Portanto, diz Igor, cabe ao Crea emitir a CAT, o acervo técnico do profissional ou atestado de capacidade profissional. “Já esse chamado atestado de capacidade operacional que tem previsão nas Leis 8.666/1993 e 14.133/2021, que é a nova lei de Licitações e Contratos Administrativos, jamais pode ser acervado, registrado e objeto de emissão de certidão por parte do Crea. É um erro gravíssimo fazer acervo e emissão de atestado de capacidade técnico-operacional. Não temos como atestar que uma empresa tem essa capacidade, até porque isso envolve os fatores de produção, capital, insumo, tecnologia, o modo de produção, a expertise no exercício da atividade, que diferencia uma empresa de outra empresa. Isso não é matéria afeta ao Sistema Confea/Crea, isso não compõe o poder de polícia das profissões regulamentadas”, considera.
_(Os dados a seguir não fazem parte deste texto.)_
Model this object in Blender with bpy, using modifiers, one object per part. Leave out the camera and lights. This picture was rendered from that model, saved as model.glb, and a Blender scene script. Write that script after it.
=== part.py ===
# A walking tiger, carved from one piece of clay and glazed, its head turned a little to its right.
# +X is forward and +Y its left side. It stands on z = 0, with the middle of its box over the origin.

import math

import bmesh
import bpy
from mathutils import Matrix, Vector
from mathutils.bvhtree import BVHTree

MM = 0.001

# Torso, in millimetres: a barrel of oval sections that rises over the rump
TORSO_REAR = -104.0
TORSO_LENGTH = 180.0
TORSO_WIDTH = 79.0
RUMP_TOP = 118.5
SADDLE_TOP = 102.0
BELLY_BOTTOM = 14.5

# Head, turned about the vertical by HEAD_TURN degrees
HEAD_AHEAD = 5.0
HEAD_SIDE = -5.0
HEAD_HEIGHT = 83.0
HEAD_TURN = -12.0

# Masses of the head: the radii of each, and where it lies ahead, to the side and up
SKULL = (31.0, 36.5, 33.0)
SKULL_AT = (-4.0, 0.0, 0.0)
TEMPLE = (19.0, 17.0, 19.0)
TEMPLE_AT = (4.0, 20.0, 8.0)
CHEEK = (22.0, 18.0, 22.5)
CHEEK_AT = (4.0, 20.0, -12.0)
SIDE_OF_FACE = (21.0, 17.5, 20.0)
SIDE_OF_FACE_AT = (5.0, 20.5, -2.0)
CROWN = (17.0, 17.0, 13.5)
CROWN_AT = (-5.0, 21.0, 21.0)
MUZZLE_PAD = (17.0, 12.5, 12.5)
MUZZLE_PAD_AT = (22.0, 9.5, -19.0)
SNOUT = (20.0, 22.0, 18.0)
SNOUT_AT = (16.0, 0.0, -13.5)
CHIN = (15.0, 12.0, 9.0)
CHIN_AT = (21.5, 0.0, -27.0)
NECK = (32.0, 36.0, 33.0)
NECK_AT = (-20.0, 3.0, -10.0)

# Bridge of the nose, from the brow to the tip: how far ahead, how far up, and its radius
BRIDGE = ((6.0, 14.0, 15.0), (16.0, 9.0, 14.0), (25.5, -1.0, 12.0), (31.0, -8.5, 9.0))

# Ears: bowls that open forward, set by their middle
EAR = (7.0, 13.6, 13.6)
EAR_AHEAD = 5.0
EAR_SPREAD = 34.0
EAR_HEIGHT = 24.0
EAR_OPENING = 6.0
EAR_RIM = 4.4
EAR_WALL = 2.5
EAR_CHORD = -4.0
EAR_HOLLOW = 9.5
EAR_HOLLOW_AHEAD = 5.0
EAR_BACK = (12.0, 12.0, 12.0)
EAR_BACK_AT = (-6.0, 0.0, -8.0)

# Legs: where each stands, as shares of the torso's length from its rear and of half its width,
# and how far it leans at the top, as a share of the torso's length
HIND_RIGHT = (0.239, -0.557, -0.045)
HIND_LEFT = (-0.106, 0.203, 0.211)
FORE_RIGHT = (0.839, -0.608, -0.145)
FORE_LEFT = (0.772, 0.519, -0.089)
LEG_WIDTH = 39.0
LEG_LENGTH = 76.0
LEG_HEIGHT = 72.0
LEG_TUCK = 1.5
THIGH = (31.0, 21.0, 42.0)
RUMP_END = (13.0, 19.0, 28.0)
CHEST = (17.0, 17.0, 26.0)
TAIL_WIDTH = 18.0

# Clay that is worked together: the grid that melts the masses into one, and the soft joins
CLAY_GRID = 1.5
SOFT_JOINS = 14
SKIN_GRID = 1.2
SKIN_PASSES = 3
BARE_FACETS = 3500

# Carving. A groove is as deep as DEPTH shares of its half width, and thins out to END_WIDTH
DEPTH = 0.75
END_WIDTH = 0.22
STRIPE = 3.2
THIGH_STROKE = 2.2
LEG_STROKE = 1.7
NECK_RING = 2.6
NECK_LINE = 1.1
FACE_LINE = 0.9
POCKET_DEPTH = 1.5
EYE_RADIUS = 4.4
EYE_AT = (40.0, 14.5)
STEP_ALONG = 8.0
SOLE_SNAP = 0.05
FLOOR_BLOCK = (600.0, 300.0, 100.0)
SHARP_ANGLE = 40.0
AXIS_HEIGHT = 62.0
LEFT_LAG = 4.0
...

Para o procurador, ao acervar ou emitir o atestado de capacidade operacional, o Sistema estaria, por via direta ou indireta, atestando que uma pessoa jurídica possui condição de executar uma obra. “Nós não atestamos essa capacidade operacional, isso quem tem que verificar é o licitante, o órgão que está contratando. O Crea atesta é que a empresa é da engenharia, com profissionais que têm acervo técnico específico, que é a chamada CAT. Agora, a capacidade operacional, que é resultante desses quatro fatores de produção, não é atribuição nossa. Por isso, não podemos atestar, nem certificar capacidade operacional. Com a nova lei de licitações, isso ficou claro, como já era na 8.666. Isso é função do órgão licitante ou da empresa contratante, mas não utilizando a estrutura e o poder de polícia dos Creas”, ressalta.